Indonesian horror had a renaissance barely a decade ago when director Rizal Mantovani came up with his well made indie ouvre "Jelangkung" which managed to crossover international borders. There were undeniable references to "The Blair Witch Project" but the film was unmistakably Asian in theme, slant and texture. And it was darn scary. Mantovani followed this with the "Kuntilanak" trilogy - accounting for the country's version of "aswang". Though this should have encouraged a resurgence of the well-made genre in Indonesia, this has turned into a cacophony of - pardon my French - vomit-inducing, mind-numbing works like Helfi Kardit's "Bangku Kosong" (Empty Chair) which gratuitously displayed the logic-free narratives almost pathognomonic of Indonesian horror.
Angel (Gwen Zamora) finally decides to join her expat family in Jakarta who had moved in the Indonesian capital 10 years ago. Three months into her migration, Angel is gradually settling down in their lavish home. But one fateful day, she meets a stranger who massacres her household. Six people get shot to death, including her parents and younger sister Safara (Kimberly Ryder). As she hatches for an escape, the unknown assailant eventually tracks her and leaves her for dead.

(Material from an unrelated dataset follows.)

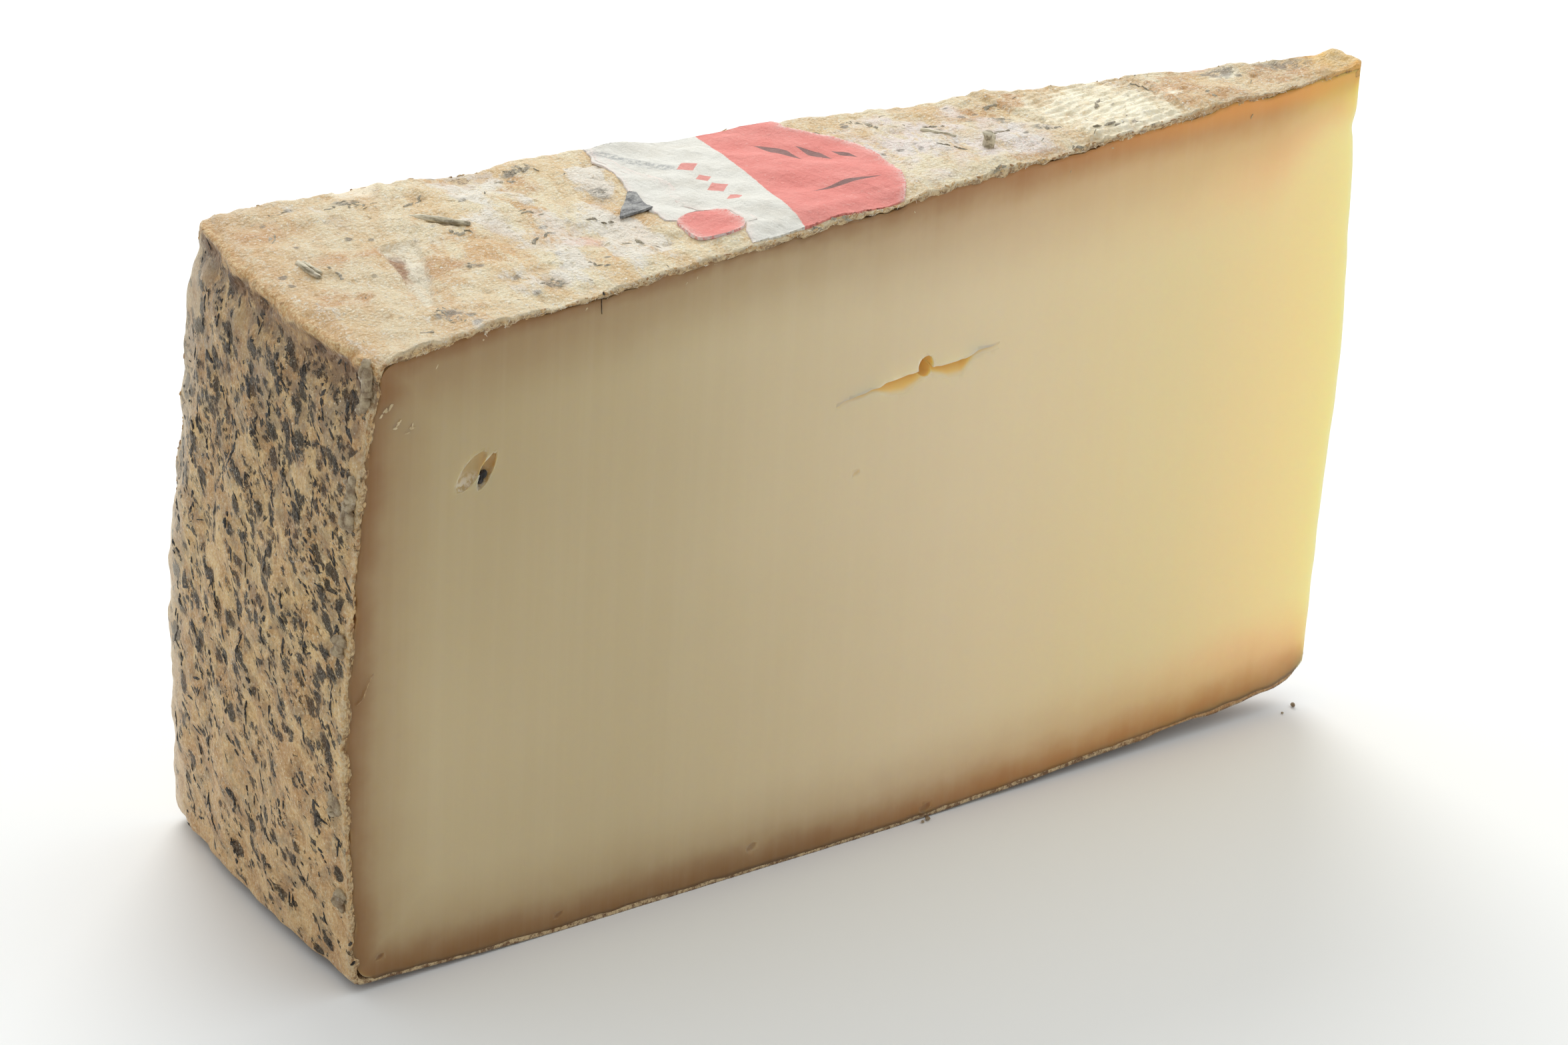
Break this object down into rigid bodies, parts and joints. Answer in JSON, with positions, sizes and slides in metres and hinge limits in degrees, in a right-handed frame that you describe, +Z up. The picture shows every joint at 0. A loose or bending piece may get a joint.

Buoyed by enviable production values and resplendent cinematography (Joel F. Zola), Muhammad Yusuf's "The Witness" impels with great promise. In the early scene where indiscriminate firing occurs, the audience is soon submerged in some wild hypothetical quandary. Random violence from a disgruntled mind? After all, killing people couldn't be anything less, right?
To be honest, waiting for its narrative climax was like anticipation of a root canal! You want it over and done with to end your agony!
Straight forward storytelling is lost in this megman's desperate bid to impress. The result is one of contumelious cinematic conceit that irritates than entertains. It also highlights the stark inability to maneuver its premise into something vaguely frightening.
The second part of the narrative revolves around an unlikely triangle: Safara (Kimberly Ryder) gets infatuated with her boyfriend Aris' (Agung Saga) popular father Satria (Pierre Gruno), an iconic musician in the local scene. This emotional upheaval has caused Aris to kill himself. As a consequence, Satria avenges his son's death - by killing everyone in Safara's family!